The plot is oddly complicated. I mean, what more do you need in a "Speed Racer" movie besides race scenes? But there's gangsters and attempts by evil businessmen to manipulate the stock market with race scores. I suppose that's no less wacky then anything else in the movie but it feels a little out-of-place in a kid's film. Roger Allam totally sells it though, each line dripping with over-the-top villainy. 

Another big issue is that the movie peaks too early. After 120 minutes of brutal car battles and hilariously over-the-top fight scenes, the climax feels too easy. Speed blasts through the finish lines, decimating all of his enemies. This is probably in keeping with anime conventions, but I feel he should have been challenged right up the finish line instead of the way it actually goes.
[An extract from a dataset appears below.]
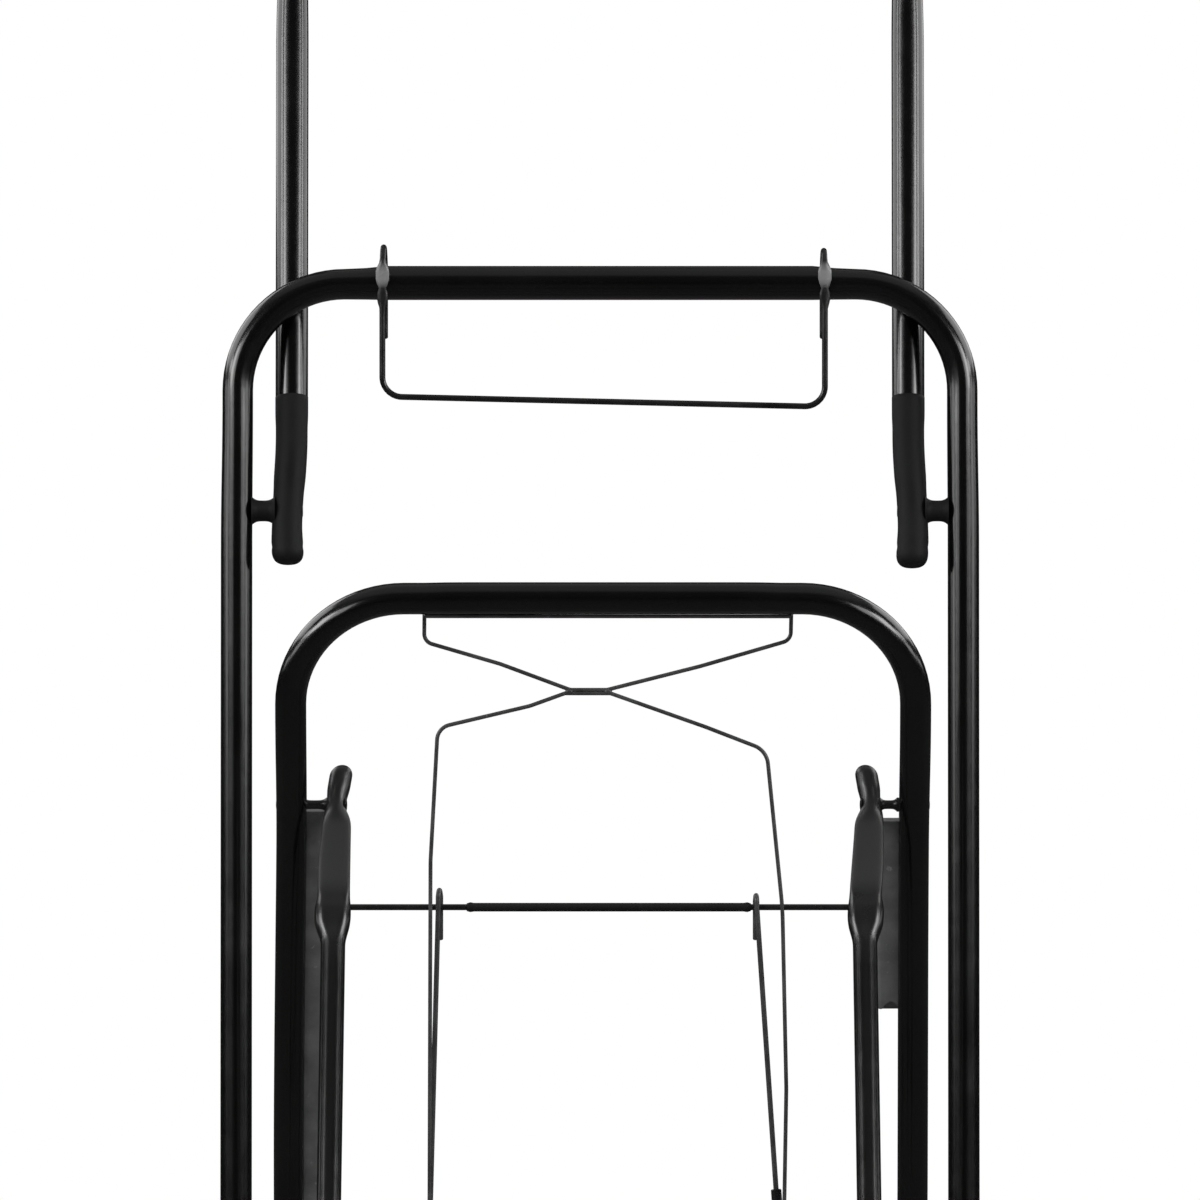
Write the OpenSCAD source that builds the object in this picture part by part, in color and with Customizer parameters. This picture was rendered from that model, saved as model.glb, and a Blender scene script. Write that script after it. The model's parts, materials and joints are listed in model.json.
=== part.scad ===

There are stumbles but, hot damn, “Speed Racer’ is too out of control for me not to love it. Joel Silver must be a really cool guy if he knew he was basically going to get a cult movie that would barely register with the public at large but still was willing to fork over several million dollars for it. There’s no denying it. I have to agree. Pancakes are love. [Grade: A-]


Sean Catlett said...

Goddamn that's high praise.

If not going darker with the story, and not shooting their wad at the beginning with Speed racing the ghost of his brother, I wish they had found some sort of rhythm with the humor. Ah well, it isn't their strong suit. Most of the film didn't end up working for me, but not in a way that was horribly offensive. If Cloud Atlas is their triumphant return, this is part of the climb to it. Okay with it.

Bonehead XL said...

I'm comfortable being one of a handful of people who loved this movie.